Making sense of medium to large data sets remains a very difficult challenge, especially when both the number of objects and the number of instances are large. The classical way of exploring such data sets remains a combination of clustering methods and low dimensional visual representations. Clustering methods are used to group similar objects while low dimensional visual representations enable the analyst to make sense of the relationships between clusters. However, truly high dimensional data sets cannot be represented faithfully in low dimension, a fact that strongly limits the practical usefulness of this standard analysis methodology on modern data sets.

A potential solution is offered by the co-clustering framework in which both objects and variables are summarized. The main advantage of clustering variables rather than trying to build a low dimensional representation is that the former scales easily to complex data with high intrinsic dimension. However, most co-clustering methods cannot handle large data sets or mixed data sets (with numerical and categorical variables).

I will present in this talk a general principle based on grid modeling which can be used in particular to circumvent the limitations of co-clustering and thus to explore medium to large scale data sets. I will first present the general idea of generative modeling, then introduce our non parametric generative model. I will give examples of the way the general idea can be adapted to different settings. The last part of the talk will be focused on the co-clustering case.

Fabrice Rossi is a member of the SAMM laboratory. He leads a research team on statistical learning, statistics and networks, with nine permanent researchers and seven PhD students. He specializes on exploratory data analysis with a special interest in graph data, change detection and visual data exploration. More generally, his research covers numerous important themes of machine learning including large scale data processing, feature selection, learning theory and clustering.

Fabrice Rossi works frequently with researchers from other fields, especially from the humanities, including archaeology, history and sociology. In 2017, he was guest editor of a special issue on humanities and statistics of the main French statistics journal. He has (co)-authored more than 150 articles in journals and conference proceedings.

DISA@LNU-Fabrice Rossi.pdf

Rafael Martins, Post doc of Computer science, Linnaeus University

"Graph Layouts by t-SNE"

We propose a new graph layout method based on a modification of the t-distributed Stochastic Neighbor Embedding (t-SNE) dimensionality reduction technique. Although t-SNE is one of the best techniques for visualizing high-dimensional data as 2D scatterplots, t-SNE has not been used in the context of classical graph layout. We propose a new graph layout method, tsNET, based on representing a graph with a distance matrix, which together with a modified t-SNE cost function results in desirable layouts. We evaluate our method by a formal comparison with state-of-the-art methods, both visually and via established quality metrics on a comprehensive benchmark, containing real-world and synthetic graphs. As evidenced by the quality metrics and visual inspection, tsNET produces excellent layouts.
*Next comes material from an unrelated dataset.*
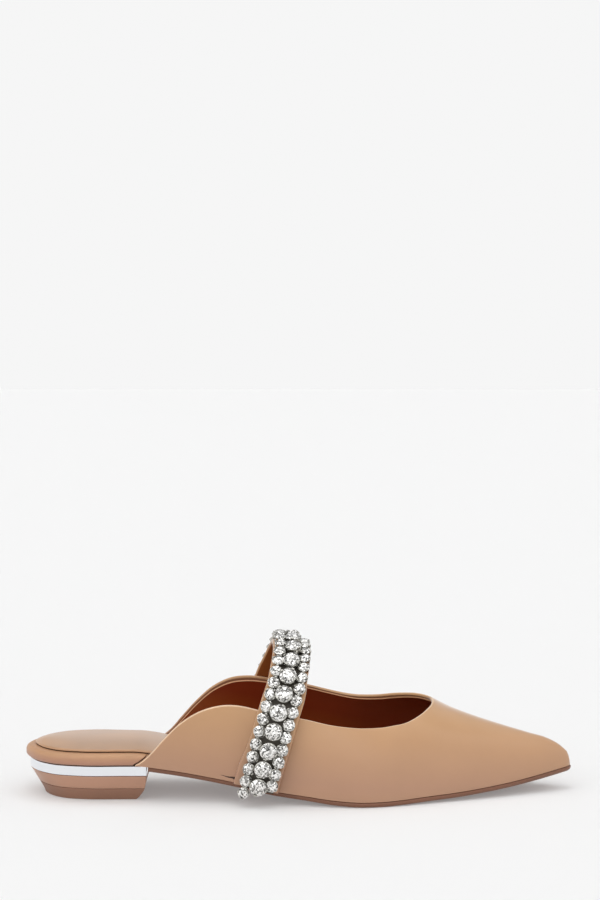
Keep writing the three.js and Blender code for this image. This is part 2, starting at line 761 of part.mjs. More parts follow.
// Where a stone stands: along the trim by length, across it, facing out.
function stonePlace(length, across) {
  const clamped = Math.min(trimRun.total, Math.max(0, length));
  const turn = trimRun.valueAt(clamped);
  const at = trimPoint(turn, across, PLATE_OUT - STONE_SINK);
  const out = trimDirection(stationAcross(turn, across), turn);
  const next = trimRun.valueAt(Math.min(trimRun.total, clamped + 1));
  const before = trimRun.valueAt(Math.max(0, clamped - 1));
  const run = trimMiddle(next).sub(trimMiddle(before)).normalize();
  const side = new THREE.Vector3().crossVectors(run, out).normalize();
  const forward = new THREE.Vector3().crossVectors(out, side);
  at.addScaledVector(forward, length - clamped);
  return new THREE.Matrix4().makeBasis(side, forward, out).setPosition(at);
}

// The stones in groups of two large ones with three small ones down each side. The first
// group is cut by the strap's end, which shows one large stone. The rear column of small
// stones sits a little nearer the outer end than the front one.
function stonePlan() {
  const first = LARGE_STONE * 0.28; // of the first large stone, from the strap's end
  const group = 2 * STONE_PITCH;
  const spread = group / 3; // from one small stone to the next in its group
  const stagger = SMALL_STONE * 0.08;
  const overhang = SMALL_STONE * 0.38; // how far past the strap's end a small stone may lie
  const slack = (side) => SMALL_STONE * (side < 0 ? 0.75 : 0.3); // before it is left out
  const plan = [];
  const total = trimRun.total;
  for (let centre = first - STONE_PITCH / 2; centre < total + group; centre += group) {
    for (const offset of [-STONE_PITCH / 2, STONE_PITCH / 2]) {
      const length = centre + offset;
      if (length > 0 && length < total) plan.push({ large: true, length, across: 0 });
    }
    for (const offset of [-spread, 0, spread]) {
      for (const side of [-1, 1]) {
        const wanted = centre + offset + side * stagger;
        if (wanted < -slack(side) || wanted > total + slack(side)) continue;
        const length = Math.min(total + overhang, Math.max(-overhang, wanted));
        plan.push({ large: false, length, across: side * SMALL_STONE_OFFSET });
      }
    }
  }
  return plan;
}

function trimSolid() {
  let solid = bandSolid(TRIM_WIDTH, PLATE_IN, PLATE_OUT, trimPoint);
  for (const { large, length, across } of stonePlan()) {
    const place = stonePlace(length, across);
    const stone = large
      ? stoneSolid(LARGE_STONE, LARGE_STONE_HEIGHT, 8, place)
      : stoneSolid(SMALL_STONE, SMALL_STONE_HEIGHT, 6, place);
    solid = solid.add(stone);
  }
  return solid;
}

const shoe = new THREE.Group();

function addPiece(name, solid, finish) {
  const mesh = new THREE.Mesh(geometryOf(solid), finish);
  mesh.name = name;
  shoe.add(mesh);
}

addPiece("outsole", outsoleSolid(), MATERIALS.sole);
addPiece("insole", insoleSolid(), MATERIALS.insole);
addPiece("sock", sockSolid(), MATERIALS.sock);
addPiece("upper", upperSolid(), MATERIALS.leather);
addPiece("heel_band", heelBandSolid(), MATERIALS.chrome);
addPiece("heel_block", heelTier(TOP_PIECE_HEIGHT + FIT, BAND_BOTTOM - FIT, 4), MATERIALS.leather);
addPiece("top_piece", heelTier(0, TOP_PIECE_HEIGHT, 3), MATERIALS.topPiece);
addPiece("strap", bandSolid(STRAP_WIDTH, FIT, STRAP_OUT, strapPoint), MATERIALS.leather);
addPiece("crystal_trim", trimSolid(), MATERIALS.crystal);

// The origin is on the floor, under the middle of the shoe's box.
const box = new THREE.Box3().setFromObject(shoe);
const middle = box.getCenter(new THREE.Vector3());
for (const mesh of shoe.children) mesh.geometry.translate(-middle.x, -middle.y, -box.min.z);

export default shoe;
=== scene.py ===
"""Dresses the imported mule: tan leather, brown lining, padded sock, polished heel, cut stones."""

import bmesh
import bpy
import numpy as np
from mathutils import Matrix


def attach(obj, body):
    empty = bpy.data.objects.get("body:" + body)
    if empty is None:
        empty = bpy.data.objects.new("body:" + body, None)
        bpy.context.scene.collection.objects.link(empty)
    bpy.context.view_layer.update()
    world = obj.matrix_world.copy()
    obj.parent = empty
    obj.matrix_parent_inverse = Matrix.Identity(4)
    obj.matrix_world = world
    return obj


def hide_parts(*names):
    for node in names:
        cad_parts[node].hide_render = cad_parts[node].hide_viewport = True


bl_info = {
    "name": "Pointed mule",
    "version": (1, 0, 0),
    "blender": (4, 5, 0),
    "location": "View3D > Sidebar > Mule",
    "description": "Builds a pointed leather mule with a jewelled strap over its packed frame",
    "category": "Object",
}

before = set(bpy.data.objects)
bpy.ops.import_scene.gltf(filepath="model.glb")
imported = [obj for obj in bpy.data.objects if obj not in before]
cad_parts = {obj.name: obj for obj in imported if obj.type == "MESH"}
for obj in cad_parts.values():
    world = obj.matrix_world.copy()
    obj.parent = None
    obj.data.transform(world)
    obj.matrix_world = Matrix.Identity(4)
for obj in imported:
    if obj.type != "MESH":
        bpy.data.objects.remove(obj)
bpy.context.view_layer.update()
TOE_TIP = max(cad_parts["upper"].data.vertices, key=lambda v: v.co.x).co.copy()
MM = 0.001

# Sections of the last, from the heel to the toe tip: foot, top (shares of the length), outer,
# inner, ridge (shares of the ball's width), rise (share of the instep's) and fullness.
SECTIONS = [
    (0.0, 0.0, 0.0, 0.0, 0.0, 1.19, 2.4),
    (0.0175, 0.0175, 0.18, 0.18, 0.0, 1.19, 2.4),
    (0.05, 0.05, 0.3, 0.3, 0.0, 1.175, 2.4),
    (0.105, 0.105, 0.367, 0.367, 0.004, 1.14, 2.4),
    (0.187, 0.187, 0.371, 0.354, 0.008, 1.1, 2.4),
    (0.257, 0.257, 0.368, 0.327, 0.012, 1.09, 2.4),
    (0.327, 0.327, 0.371, 0.307, 0.016, 1.096, 2.4),
    (0.397, 0.397, 0.391, 0.305, 0.021, 1.06, 2.35),
    (0.459, 0.459, 0.424, 0.334, 0.027, 0.99, 2.3),
    (0.5175, 0.5175, 0.461, 0.393, 0.032, 0.926, 2.25),
    (0.572, 0.572, 0.486, 0.451, 0.037, 0.852, 2.2),
    (0.6265, 0.6265, 0.485, 0.496, 0.043, 0.778, 2.15),
    (0.681, 0.681, 0.439, 0.512, 0.048, 0.72, 2.1),
    (0.7315, 0.7315, 0.377, 0.485, 0.053, 0.659, 2.08),
    (0.782, 0.78, 0.313, 0.429, 0.056, 0.555, 2.05),
    (0.8327, 0.8288, 0.245, 0.364, 0.057, 0.464, 2.0),
    (0.8833, 0.8774, 0.175, 0.297, 0.057, 0.376, 2.0),
    (0.926, 0.922, 0.107, 0.231, 0.057, 0.296, 2.0),
    (0.961, 0.959, 0.048, 0.168, 0.057, 0.226, 2.0),
    (0.9845, 0.9837, 0.0, 0.121, 0.057, 0.15, 2.0),
    (0.9969, 0.9965, -0.032, 0.085, 0.057, 0.08, 2.0),
    (1.0, 1.0, -0.0573, 0.0573, 0.057, 0.0, 2.0),
]

# The bottom seen from the side: along, lift (share of the seat's) and spring (of the toe's).
BOTTOM = [
    (0.0, 1.0, 0.0), (0.2, 1.0, 0.0), (0.257, 0.89, 0.0), (0.327, 0.695, 0.0),
    (0.397, 0.47, 0.0), (0.459, 0.265, 0.0), (0.5175, 0.15, 0.0), (0.56, 0.06, 0.0),
    (0.6, 0.008, 0.0), (0.613, 0.0, 0.0), (0.652, 0.0, 0.0), (0.681, 0.0, 0.03),
    (0.7315, 0.0, 0.11), (0.782, 0.0, 0.18), (0.8327, 0.0, 0.3), (0.8833, 0.0, 0.47),
    (0.926, 0.0, 0.65), (0.961, 0.0, 0.82), (1.0, 0.0, 1.0),
]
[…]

Giangiacomo Bravo, Professor of Sociology, Linnaeus University

"Self-organization in the commons: An empirically-tested model"

A appropriate bottom-up rule system can support the sustainability of common-pool resources such as forests and fisheries. The process that leads to the developments of such institutional settings requires the considerations of multiple social, physical, and institutional factors over long time horizons. In this paper, we present the SONICOM model as a general exploratory model of CPR systems. The model can be configured to represent different CPR systems in order to explore what kind of institutional settings result in stable systems, i.e. situations where the resource and the appropriators are in a state of well-being. We use a large-N-dataset of CPR management institutions to validate the model. The results show numerous correlations between various parameters of the system such as rule compliance, social influence and resource growth rate which help explaining the process of institutional emergence as well as unveiling the conditions under which systems are stable.

Mikko Laitinen, Professor of English linguistics, Linnaeus University

"Revisiting weak ties: Using present-day social media data in variations studies"

This article makes use of big and rich present-day data to revisit the social network model in sociolinguistics. This model predicts that mobile individuals with ties outside a home community and subsequent loose-knit networks tend to promote the diffusion of linguistic innovations. The model has been applied to a range of small ethnographic networks. We use a database of nearly 200,000 informants who send micro-blog messages in Twitter. We operationalize networks using two ratio variables; one of them is a truly weak tie and the other one a slightly stronger one. The results show that there is a straightforward increase of innovative behavior in the truly weak tie network, but the data indicate that innovations also spread under conditions of stronger networks, given that the network size is large enough. On the methodological level, our approach opens up new horizons in using big and often freely available data in sociolinguistics, both past and present.

Konstiantyn Kucher, PhD of Computer science, Linnaeus University

"The State of the Art in Sentiment Visualization"

Visualization of sentiments and opinions extracted from or annotated in texts has become a prominent topic of research over the last decade. From basic pie and bar charts used to illustrate customer reviews to extensive visual analytics systems involving novel representations, sentiment visualization techniques have evolved to deal with complex multidimensional data sets, including temporal, relational and geospatial aspects. This contribution presents a survey of sentiment visualization techniques based on a detailed categorization. We describe the background of sentiment analysis, introduce a categorization for sentiment visualization techniques that includes 7 groups with 35 categories in total, and discuss 132 techniques from peer-reviewed publications together with an interactive web-based survey browser. Finally, we discuss insights and opportunities for further research in sentiment visualization. We expect this survey to be useful for visualization researchers whose interests include sentiment or other aspects of text data as well as researchers and practitioners from other disciplines in search of efficient visualization techniques applicable to their tasks and data.